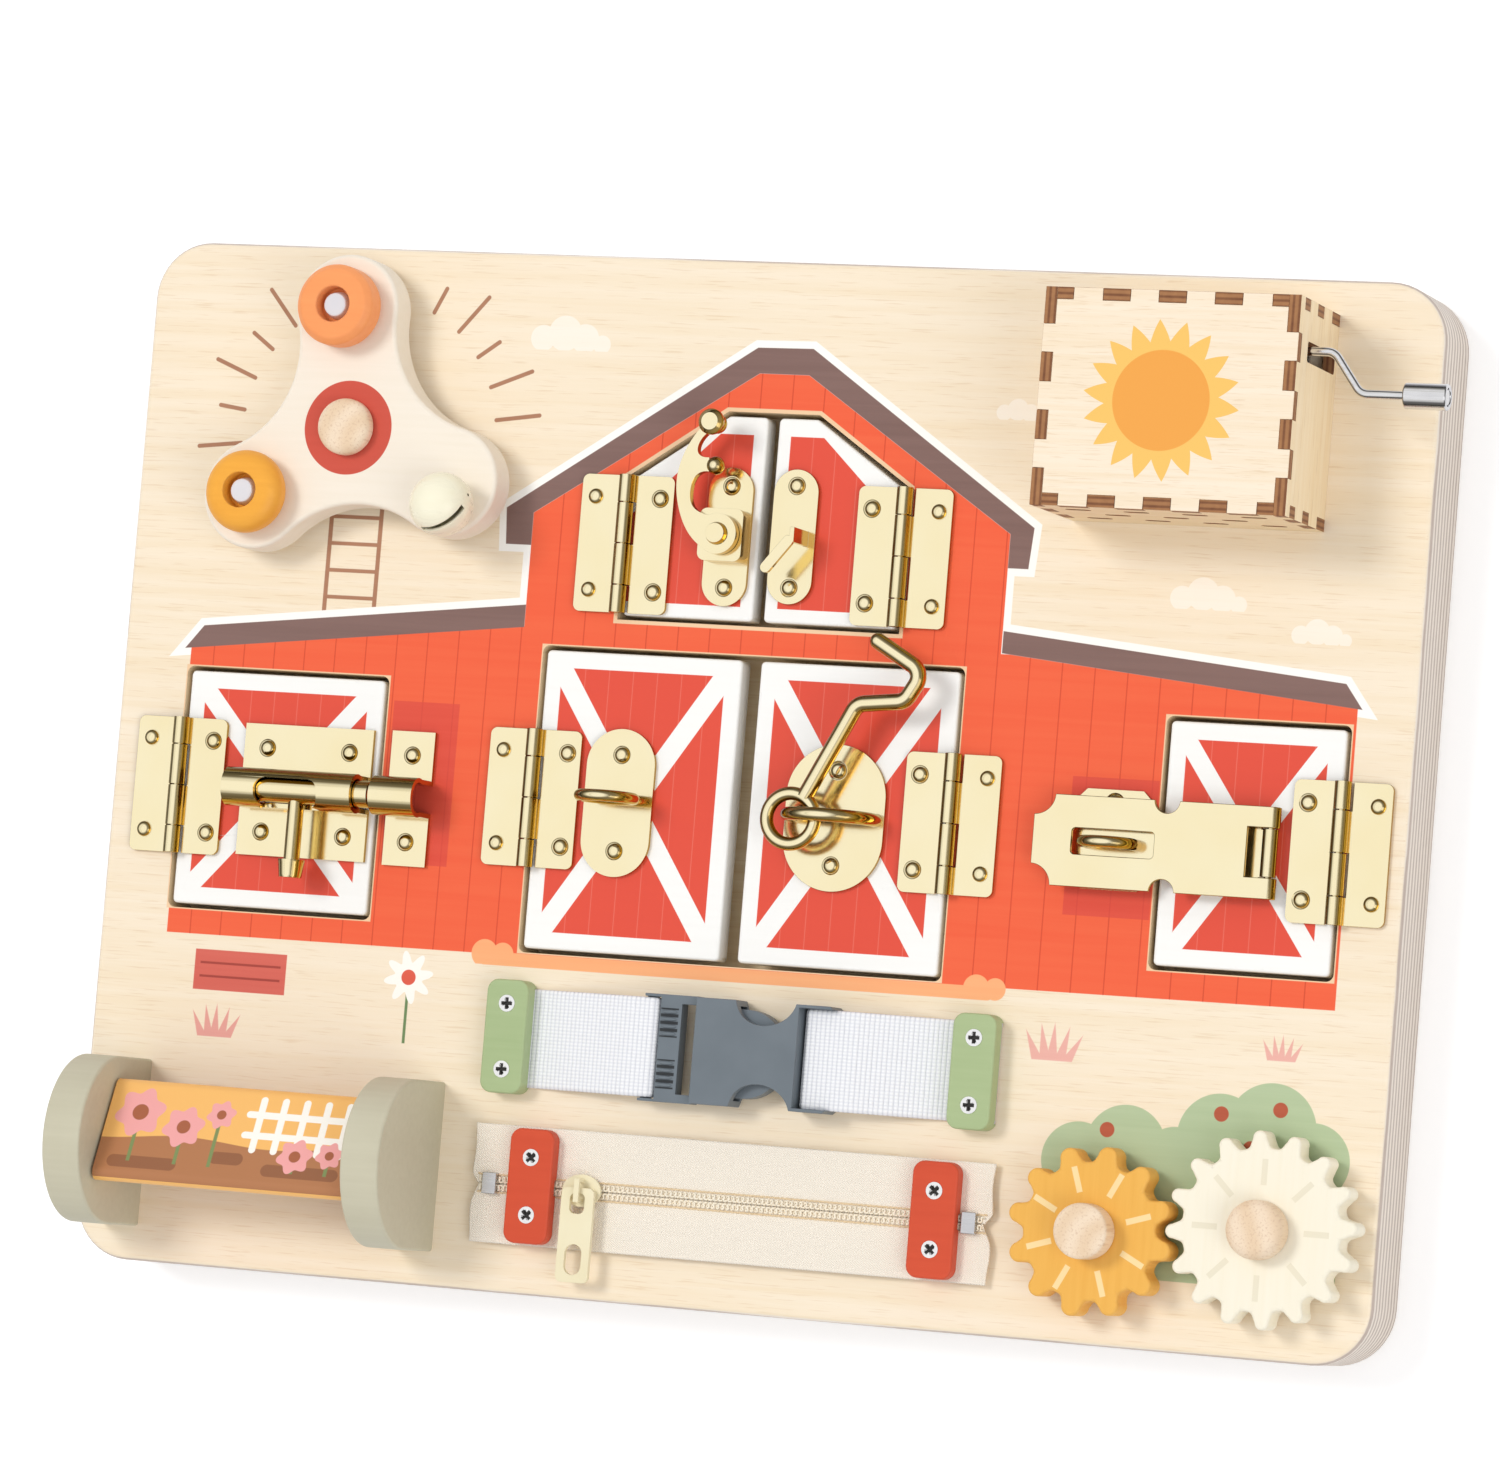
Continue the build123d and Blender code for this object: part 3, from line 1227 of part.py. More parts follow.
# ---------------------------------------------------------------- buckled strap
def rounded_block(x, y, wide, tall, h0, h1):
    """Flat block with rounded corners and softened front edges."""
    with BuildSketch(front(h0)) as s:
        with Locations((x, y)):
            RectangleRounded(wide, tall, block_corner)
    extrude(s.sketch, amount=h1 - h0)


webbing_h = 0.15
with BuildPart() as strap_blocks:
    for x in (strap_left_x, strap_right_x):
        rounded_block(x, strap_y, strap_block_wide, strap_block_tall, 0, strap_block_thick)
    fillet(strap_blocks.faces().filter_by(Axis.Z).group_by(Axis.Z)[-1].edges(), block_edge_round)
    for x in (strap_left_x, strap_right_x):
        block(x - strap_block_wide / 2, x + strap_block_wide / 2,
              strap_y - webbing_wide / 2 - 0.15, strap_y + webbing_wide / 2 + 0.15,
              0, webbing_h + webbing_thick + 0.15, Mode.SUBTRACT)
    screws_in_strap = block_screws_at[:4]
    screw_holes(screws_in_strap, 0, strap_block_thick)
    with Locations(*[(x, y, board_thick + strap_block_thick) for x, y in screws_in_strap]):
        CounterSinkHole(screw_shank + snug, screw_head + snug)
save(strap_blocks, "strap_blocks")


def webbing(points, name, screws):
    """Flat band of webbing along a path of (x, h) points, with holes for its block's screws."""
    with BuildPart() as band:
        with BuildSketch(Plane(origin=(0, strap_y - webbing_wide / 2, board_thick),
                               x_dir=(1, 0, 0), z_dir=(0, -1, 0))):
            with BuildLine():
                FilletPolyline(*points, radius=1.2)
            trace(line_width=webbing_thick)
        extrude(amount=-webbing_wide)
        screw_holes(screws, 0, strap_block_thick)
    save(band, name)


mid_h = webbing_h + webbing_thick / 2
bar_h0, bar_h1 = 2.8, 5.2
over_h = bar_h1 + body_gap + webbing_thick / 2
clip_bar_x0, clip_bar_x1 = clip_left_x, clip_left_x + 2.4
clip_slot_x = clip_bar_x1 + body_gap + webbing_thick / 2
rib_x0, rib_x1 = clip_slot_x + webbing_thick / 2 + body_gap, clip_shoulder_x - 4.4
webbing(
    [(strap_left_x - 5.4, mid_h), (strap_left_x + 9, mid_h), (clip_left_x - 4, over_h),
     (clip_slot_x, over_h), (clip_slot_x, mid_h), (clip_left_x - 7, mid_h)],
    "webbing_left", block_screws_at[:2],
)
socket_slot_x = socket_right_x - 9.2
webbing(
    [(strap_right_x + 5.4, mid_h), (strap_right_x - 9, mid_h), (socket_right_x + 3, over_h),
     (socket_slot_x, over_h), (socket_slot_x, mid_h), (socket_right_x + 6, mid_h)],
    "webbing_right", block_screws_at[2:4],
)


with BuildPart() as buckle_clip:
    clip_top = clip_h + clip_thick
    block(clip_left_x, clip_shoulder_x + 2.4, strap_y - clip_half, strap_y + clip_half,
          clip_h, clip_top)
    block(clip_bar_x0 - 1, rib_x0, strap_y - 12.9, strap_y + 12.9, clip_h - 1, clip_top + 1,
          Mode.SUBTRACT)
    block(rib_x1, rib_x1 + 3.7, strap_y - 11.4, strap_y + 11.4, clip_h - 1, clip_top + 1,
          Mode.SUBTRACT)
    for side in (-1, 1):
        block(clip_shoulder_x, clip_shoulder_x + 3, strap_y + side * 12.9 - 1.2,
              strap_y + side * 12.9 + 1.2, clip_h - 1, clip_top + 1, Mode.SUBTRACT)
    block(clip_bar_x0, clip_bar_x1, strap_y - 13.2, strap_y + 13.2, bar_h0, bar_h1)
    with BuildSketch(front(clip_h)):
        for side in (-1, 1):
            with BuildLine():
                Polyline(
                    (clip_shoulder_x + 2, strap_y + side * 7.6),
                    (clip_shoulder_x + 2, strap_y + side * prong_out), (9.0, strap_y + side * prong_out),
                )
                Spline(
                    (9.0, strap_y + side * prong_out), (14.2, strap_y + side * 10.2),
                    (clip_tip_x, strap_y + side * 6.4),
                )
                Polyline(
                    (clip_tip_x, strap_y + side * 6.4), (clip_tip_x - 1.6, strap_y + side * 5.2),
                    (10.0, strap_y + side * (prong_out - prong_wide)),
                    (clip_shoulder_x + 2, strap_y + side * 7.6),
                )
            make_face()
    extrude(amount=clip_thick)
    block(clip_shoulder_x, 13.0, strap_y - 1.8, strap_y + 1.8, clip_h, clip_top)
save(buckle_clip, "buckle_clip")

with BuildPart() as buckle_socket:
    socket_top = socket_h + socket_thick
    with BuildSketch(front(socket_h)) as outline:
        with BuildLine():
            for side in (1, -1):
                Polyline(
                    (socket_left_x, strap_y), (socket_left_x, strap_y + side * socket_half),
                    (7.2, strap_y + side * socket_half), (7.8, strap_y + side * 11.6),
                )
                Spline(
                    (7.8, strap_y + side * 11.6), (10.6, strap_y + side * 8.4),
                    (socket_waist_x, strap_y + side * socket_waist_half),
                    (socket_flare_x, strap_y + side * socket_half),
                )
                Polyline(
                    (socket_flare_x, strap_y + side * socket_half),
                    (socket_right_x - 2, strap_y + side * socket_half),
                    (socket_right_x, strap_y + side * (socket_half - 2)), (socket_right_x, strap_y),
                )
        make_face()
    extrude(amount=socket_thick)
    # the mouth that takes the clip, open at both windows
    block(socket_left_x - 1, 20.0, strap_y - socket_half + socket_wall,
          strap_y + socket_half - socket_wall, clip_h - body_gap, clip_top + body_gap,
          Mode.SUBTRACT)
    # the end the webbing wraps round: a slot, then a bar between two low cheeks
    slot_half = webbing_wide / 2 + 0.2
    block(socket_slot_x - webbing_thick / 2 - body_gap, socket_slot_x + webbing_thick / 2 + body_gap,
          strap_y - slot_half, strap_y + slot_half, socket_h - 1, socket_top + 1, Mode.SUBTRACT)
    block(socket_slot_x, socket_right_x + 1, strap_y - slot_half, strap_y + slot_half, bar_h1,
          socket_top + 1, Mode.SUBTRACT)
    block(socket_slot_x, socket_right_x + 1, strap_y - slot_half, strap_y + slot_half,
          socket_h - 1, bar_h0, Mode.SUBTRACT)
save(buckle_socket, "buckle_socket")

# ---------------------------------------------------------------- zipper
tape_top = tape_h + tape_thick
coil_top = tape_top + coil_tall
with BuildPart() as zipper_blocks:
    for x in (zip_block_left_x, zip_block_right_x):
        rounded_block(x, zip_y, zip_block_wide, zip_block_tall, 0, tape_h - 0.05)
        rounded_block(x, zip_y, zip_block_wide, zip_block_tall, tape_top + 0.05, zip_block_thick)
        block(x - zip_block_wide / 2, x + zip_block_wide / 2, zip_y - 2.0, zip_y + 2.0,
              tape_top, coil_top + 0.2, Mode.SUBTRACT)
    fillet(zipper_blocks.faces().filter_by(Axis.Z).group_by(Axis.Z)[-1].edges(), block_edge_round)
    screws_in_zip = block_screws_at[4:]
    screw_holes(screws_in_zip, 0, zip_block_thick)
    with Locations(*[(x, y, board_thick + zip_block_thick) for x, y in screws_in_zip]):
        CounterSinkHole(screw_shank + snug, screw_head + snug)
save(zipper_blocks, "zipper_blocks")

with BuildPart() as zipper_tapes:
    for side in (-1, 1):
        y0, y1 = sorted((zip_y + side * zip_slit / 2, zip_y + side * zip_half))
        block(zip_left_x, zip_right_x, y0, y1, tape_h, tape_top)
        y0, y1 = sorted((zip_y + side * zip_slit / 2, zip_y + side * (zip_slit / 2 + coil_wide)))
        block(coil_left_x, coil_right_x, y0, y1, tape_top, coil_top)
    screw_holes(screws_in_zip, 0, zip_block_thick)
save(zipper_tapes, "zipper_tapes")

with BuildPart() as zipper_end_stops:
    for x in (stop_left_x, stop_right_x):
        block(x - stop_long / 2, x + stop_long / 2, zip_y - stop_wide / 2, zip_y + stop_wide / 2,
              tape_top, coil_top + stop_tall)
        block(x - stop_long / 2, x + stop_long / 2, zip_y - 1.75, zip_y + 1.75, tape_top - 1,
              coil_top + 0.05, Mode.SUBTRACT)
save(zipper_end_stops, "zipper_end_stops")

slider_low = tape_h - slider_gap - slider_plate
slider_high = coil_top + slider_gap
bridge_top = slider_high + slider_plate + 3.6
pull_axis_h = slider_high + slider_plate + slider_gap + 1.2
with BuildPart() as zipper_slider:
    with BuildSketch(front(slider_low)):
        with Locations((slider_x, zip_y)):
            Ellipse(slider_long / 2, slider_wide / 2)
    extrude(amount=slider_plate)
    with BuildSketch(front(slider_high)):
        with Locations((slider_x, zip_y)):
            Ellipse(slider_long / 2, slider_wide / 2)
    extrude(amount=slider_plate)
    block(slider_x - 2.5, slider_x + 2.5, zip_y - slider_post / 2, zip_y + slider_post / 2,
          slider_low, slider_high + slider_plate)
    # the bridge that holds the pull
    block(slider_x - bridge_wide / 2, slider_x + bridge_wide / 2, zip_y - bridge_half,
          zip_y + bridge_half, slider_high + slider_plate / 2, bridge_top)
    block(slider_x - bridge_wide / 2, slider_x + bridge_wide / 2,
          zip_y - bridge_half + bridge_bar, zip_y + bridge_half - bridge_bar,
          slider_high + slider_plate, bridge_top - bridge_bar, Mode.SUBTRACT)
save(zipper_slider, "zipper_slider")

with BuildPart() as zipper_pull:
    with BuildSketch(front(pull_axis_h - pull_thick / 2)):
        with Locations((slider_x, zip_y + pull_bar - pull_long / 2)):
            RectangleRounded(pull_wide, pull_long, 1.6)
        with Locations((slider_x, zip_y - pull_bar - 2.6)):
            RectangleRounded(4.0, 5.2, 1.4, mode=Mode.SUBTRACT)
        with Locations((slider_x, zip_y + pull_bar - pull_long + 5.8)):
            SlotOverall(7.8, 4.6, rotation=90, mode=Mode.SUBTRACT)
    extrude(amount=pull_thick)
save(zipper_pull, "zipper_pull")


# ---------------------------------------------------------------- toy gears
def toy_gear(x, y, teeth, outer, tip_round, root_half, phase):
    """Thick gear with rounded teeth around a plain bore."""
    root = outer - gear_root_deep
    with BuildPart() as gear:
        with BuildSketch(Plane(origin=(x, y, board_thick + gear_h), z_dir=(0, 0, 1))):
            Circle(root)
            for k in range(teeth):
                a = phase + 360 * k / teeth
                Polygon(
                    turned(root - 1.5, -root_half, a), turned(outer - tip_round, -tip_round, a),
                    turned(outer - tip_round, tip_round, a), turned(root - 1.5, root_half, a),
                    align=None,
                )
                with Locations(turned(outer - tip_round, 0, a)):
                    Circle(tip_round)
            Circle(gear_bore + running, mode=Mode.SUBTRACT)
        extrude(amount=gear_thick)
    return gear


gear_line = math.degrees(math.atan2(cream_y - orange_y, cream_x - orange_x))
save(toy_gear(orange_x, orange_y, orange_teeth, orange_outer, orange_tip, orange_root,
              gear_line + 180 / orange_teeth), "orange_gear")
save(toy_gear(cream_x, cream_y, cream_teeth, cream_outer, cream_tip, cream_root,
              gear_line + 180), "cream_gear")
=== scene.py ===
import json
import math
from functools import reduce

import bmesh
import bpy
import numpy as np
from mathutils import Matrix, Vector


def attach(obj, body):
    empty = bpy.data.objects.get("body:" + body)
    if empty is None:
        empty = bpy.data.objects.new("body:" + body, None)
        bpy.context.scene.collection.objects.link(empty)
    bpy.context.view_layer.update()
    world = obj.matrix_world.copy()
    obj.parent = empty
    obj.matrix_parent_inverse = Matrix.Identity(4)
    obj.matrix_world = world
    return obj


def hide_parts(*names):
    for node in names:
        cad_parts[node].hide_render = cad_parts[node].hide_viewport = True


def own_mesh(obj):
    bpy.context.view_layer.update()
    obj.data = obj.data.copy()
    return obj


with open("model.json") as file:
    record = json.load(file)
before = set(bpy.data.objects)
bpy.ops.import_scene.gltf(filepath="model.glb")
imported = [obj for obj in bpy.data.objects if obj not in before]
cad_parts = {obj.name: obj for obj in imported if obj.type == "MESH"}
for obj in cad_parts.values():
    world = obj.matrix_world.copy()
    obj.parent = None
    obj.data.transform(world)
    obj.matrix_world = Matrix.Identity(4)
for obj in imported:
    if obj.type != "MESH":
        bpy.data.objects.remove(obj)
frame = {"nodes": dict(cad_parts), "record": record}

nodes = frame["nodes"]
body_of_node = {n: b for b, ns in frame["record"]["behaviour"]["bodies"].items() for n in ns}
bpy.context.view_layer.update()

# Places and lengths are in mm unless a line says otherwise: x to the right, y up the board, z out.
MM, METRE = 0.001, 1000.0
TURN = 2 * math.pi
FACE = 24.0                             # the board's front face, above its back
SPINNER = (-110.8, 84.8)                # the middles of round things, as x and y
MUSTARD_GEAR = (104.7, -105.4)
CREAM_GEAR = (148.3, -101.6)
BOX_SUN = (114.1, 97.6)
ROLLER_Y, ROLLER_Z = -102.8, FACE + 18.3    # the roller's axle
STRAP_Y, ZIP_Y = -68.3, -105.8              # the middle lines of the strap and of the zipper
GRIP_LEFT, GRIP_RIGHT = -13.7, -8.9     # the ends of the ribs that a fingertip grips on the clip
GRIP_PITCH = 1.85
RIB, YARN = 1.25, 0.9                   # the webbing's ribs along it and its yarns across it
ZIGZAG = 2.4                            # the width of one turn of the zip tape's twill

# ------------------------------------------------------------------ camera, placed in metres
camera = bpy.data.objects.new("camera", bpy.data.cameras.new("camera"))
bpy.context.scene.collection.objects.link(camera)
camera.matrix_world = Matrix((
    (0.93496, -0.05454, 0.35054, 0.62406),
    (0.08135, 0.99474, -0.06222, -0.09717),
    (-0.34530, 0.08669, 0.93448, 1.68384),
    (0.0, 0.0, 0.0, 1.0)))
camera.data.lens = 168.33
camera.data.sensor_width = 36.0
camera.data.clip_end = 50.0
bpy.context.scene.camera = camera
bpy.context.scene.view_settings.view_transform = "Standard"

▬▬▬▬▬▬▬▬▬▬

▸ DESCRIPTION OF THE TASK: Looking at the data above, return every line from the one with "gear_line = math.degrees(math.atan2(cream_y" down to the one with "obj.parent = empty", exactly and inclusively.

▸ OUTPUT FOR THIS TASK:
gear_line = math.degrees(math.atan2(cream_y - orange_y, cream_x - orange_x))
save(toy_gear(orange_x, orange_y, orange_teeth, orange_outer, orange_tip, orange_root,
              gear_line + 180 / orange_teeth), "orange_gear")
save(toy_gear(cream_x, cream_y, cream_teeth, cream_outer, cream_tip, cream_root,
              gear_line + 180), "cream_gear")
=== scene.py ===
import json
import math
from functools import reduce

import bmesh
import bpy
import numpy as np
from mathutils import Matrix, Vector


def attach(obj, body):
    empty = bpy.data.objects.get("body:" + body)
    if empty is None:
        empty = bpy.data.objects.new("body:" + body, None)
        bpy.context.scene.collection.objects.link(empty)
    bpy.context.view_layer.update()
    world = obj.matrix_world.copy()
    obj.parent = empty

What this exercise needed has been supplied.